A questão da comunicação também marcou a presente época. Não me alongarei
agora sobre este tema, pois já o fiz anteriormente, mas sublinho o protagonismo
inusitado dos directores de comunicação no futebol português. Obviamente, não
diminuo a relevância da sua actuação, mas por favor, e a bem do futebol,
resguardem-se nos seus gabinetes e deixem os holofotes para quem realmente
interessa aos adeptos: Os treinadores e os jogadores. São eles quem vendem
bilhetes e subscrições de canais de televisão, não tenhamos quaisquer dúvidas
disso.
Termino com outro tema marcante da temporada e que prometo desenvolver numa
crónica futura: A notícia da implementação do vídeoárbitro na primeira divisão
do futebol português. Trata-se de uma excelente notícia! Espero, no entanto,
que a concretização da utilização de tecnologias de apoio à tomada de decisão
dos árbitros seja muito bem ponderada. Há dois meses escrevi uma crónica
defendendo o vídeoárbitro e realço agora a minha principal preocupação quanto à
sua utilização: Contrariamente aos vários desportos em que o vídeoárbitro tem
sido utilizado com sucesso, o futebol caracteriza-se pela raridade dos golos.

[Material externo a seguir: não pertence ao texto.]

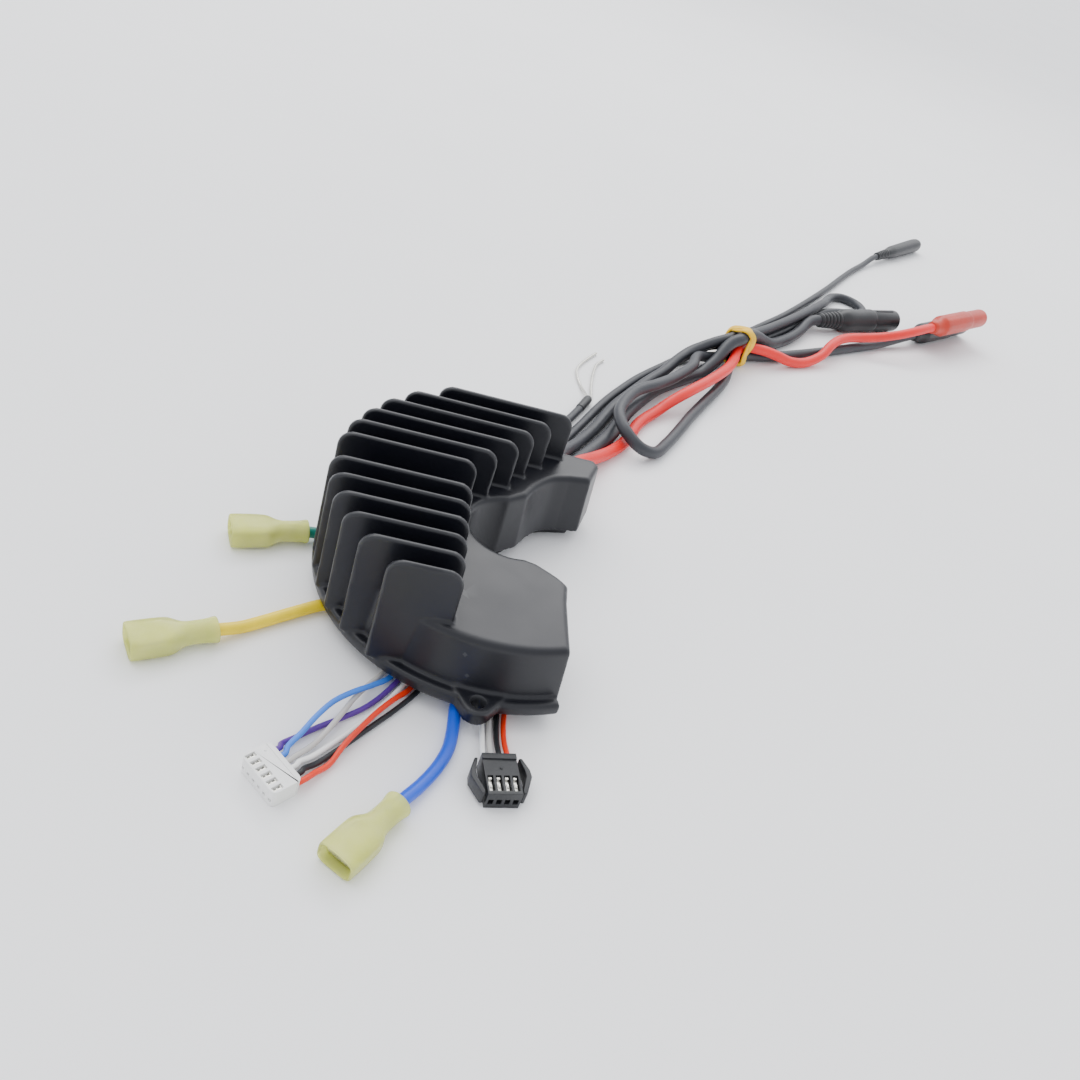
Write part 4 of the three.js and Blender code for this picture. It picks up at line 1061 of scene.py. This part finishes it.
def speed_end(matrix):
    profile = [(0, 1.65)] + ribbed(0.3, 13.8, 2.3, 2.75, 7)
    profile += [
        (14.6, 2.6), (16.5, 2.9), (19.0, 3.5), (22, 3.75), (30, 3.85), (40, 4.0), (50, 4.1),
        (54, 4.08), (57, 3.85), (59, 3.3), (60.3, 2.4), (61, 1.0),
    ]
    piece = turned("speed_plug", profile, matrix, 48)
    keep_sharp(piece, 60)
    return [shown(piece, "black", stands_for=["speed_sensor_plug"])]


RED_PLACE = place(214.0, 256.3, 13.6, 40.4)
BLACK_PLACE = place(209.6, 261.5, 5.3, 40.4)
DISPLAY_PLACE = place(153.7, 245.9, 5.7, 29)
SPEED_PLACE = place(217.9, 367.9, 4.2, 48.2)

red_end = bullet("bullet_red", "orange", "shrunk_red", RED_PLACE, "battery_bullet_red")
black_end = bullet("bullet_black", "black", "black", BLACK_PLACE, "battery_bullet_black")
free_cord("battery_lead_black", BLACK_LEAD, POWER_WIRE, black_end)
free_cord("battery_lead_red", RED_LEAD, POWER_WIRE, red_end)
free_cord("display_cable", DISPLAY_LEAD, DISPLAY_CABLE, display_end(DISPLAY_PLACE))
free_cord("speed_sensor_cable", SPEED_LEAD, THIN_CABLE, speed_end(SPEED_PLACE))

TIP_PROFILE = [  # along and radius, low enough to lie on the table
    (-9, 1.56), (-8.4, 1.64), (-6, 1.67), (-3, 1.7), (-1.2, 1.7), (0.4, 1.6), (1.2, 1.2),
    (1.4, 0.5),
]
light_tip = shown(turned("light_tip", TIP_PROFILE, place(33.4, 119.5, 1.75, 67.3)), "black")
free_cord("light_cable", LIGHT_LEAD, LIGHT_CABLE, [light_tip])
for k, route in enumerate(LIGHT_CONDUCTORS):
    free_cord(f"light_conductor_{k + 1}", route, LIGHT_CONDUCTOR, [])


# ---- Rubber band --------------------------------------------------------------------------------
BAND_AROUND = [  # the six passes of lead inside the band: across, height and radius
    (-3.1, 7.7, 1.6), (-2.4, 11.6, 2.2), (-2.2, 3.7, 2.2), (2.3, 13.4, 2.6), (2.8, 8.2, 2.2),
    (2.5, 3.6, 2.2),
]
BAND_SLACK = 0.75  # from the leads to the band's middle line
BAND_WIND = 2  # full turns of the two strands round each other


def band_loop(count=160):
    """Places round the leads, pulled tight, each with its outward direction, in X and Z."""
    spots = []
    for n in range(361):
        a = math.radians(n)
        reach = max(BAND_AROUND, key=lambda c: c[0] * math.cos(a) + c[1] * math.sin(a) + c[2])
        far = reach[2] + BAND_SLACK
        spots.append((reach[0] + far * math.cos(a), reach[1] + far * math.sin(a), a))
    lengths = [0.0]
    for a, b in zip(spots, spots[1:]):
        lengths.append(lengths[-1] + math.hypot(b[0] - a[0], b[1] - a[1]))
    made = []
    for n in range(count):
        far = lengths[-1] * n / count
        made.append([np.interp(far, lengths, [s[i] for s in spots]) for i in range(3)])
    return made


def band_strand(name, phase):
    """One flat strand of the band, winding round its partner."""
    rings = []
    spots = band_loop()
    for n, (x, z, facing) in enumerate(spots):
        wind = 2 * math.pi * BAND_WIND * n / len(spots) + phase
        aside = 1.55 * math.cos(wind)
        out = 0.5 * math.sin(wind)
        tilt = 0.35 * math.sin(wind)
        ring = []
        for k in range(20):
            a = 2 * math.pi * k / 20
            wide = 1.55 * math.copysign(abs(math.cos(a)) ** 0.6, math.cos(a))
            thick = 0.62 * math.copysign(abs(math.sin(a)) ** 0.6, math.sin(a))
            across = aside + wide * math.cos(tilt) - thick * math.sin(tilt)
            away = out + wide * math.sin(tilt) + thick * math.cos(tilt)
            ring.append((x + away * math.cos(facing), across, z + away * math.sin(facing)))
        rings.append(ring)
    return piece_from(name, *skin(rings, "looped"), place(*BAND_PLACE, 0, BUNDLE_TURN - 90))


shown(band_strand("band_strand_1", 0.0), "band", stands_for=["rubber_band"])
shown(band_strand("band_strand_2", math.pi), "band", stands_for=["rubber_band"])


# ---- Stage --------------------------------------------------------------------------------------
FLOOR_DROP = 0.05  # millimetres below the part, so that nothing rests exactly on the floor
FLOOR_HALF = 40000


def floor():
    half = FLOOR_HALF
    sides = ((-half, -half), (half, -half), (half, half), (-half, half))
    corners = [(x, y, -FLOOR_DROP) for x, y in sides]
    piece = piece_from("floor", corners, [(0, 1, 2, 3)])
    made = Nodes("floor_paper")
    grain = made.noise(700.0, 4.0)
    clouds = made.noise(9.0, 2.0)
    tint = made.spread(clouds, 0.0, 1.0)
    colour = made.mix(tint, (0.9, 0.9, 0.905), (0.92, 0.92, 0.92))
    made.join(colour, made.shader.inputs["Base Color"])
    made.join(made.spread(grain, 0.75, 0.9), made.shader.inputs["Roughness"])
    made.join(made.bump(grain, 0.02 * MM, 0.3), made.shader.inputs["Normal"])
    made.shader.inputs["Specular IOR Level"].default_value = 0.2
    piece.data.materials.append(made.material)


def lamp(name, spot, aim, size, watts):
    """A soft box at `spot` that shines at `aim`."""
    data = bpy.data.lights.new(name, "AREA")
    data.shape = "RECTANGLE"
    data.size, data.size_y = size
    data.energy = watts
    hang(name, data, Vector(spot), Vector(aim))


def sky_lamp(name, direction, spread, strength):
    """An even light from far away, with soft shadows."""
    data = bpy.data.lights.new(name, "SUN")
    data.angle = math.radians(spread)
    data.energy = strength
    hang(name, data, Vector(direction), Vector((0, 0, 0)))


def hang(name, data, spot, aim):
    holder = bpy.data.objects.new(name, data)
    holder.location = spot
    holder.rotation_euler = (spot - aim).to_track_quat("Z", "Y").to_euler()
    bpy.context.scene.collection.objects.link(holder)


floor()
sky_lamp("key", (-0.5, 0.35, 1.0), 50, 1.5)
sky_lamp("back", (0.5, 0.9, 0.9), 60, 0.9)
lamp("edge", (0.05, 0.9, 0.75), (0.0, 0.0, 0.02), (0.9, 0.25), 5.0)

world = bpy.data.worlds.new("room")
world.use_nodes = True
background = world.node_tree.nodes["Background"]
background.inputs["Color"].default_value = (0.93, 0.95, 1.0, 1.0)
background.inputs["Strength"].default_value = 1.4
bpy.context.scene.world = world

Condicionar os festejos de todos ou da maior parte dos golos à espera por uma
decisão da equipa de arbitragem, prejudicará o futebol. Limitar a aplicabilidade
deste recurso a situações concretas poderá ser a forma mais ajuizada de
implementar esta medida. E, já agora, que às primeiras dúvidas, não se coloque
em causa a idoneidade e isenção dos operadores de câmara… Em todo o caso, os
meus parabéns à Federação Portuguesa de Futebol pelo seu empenho nesta questão.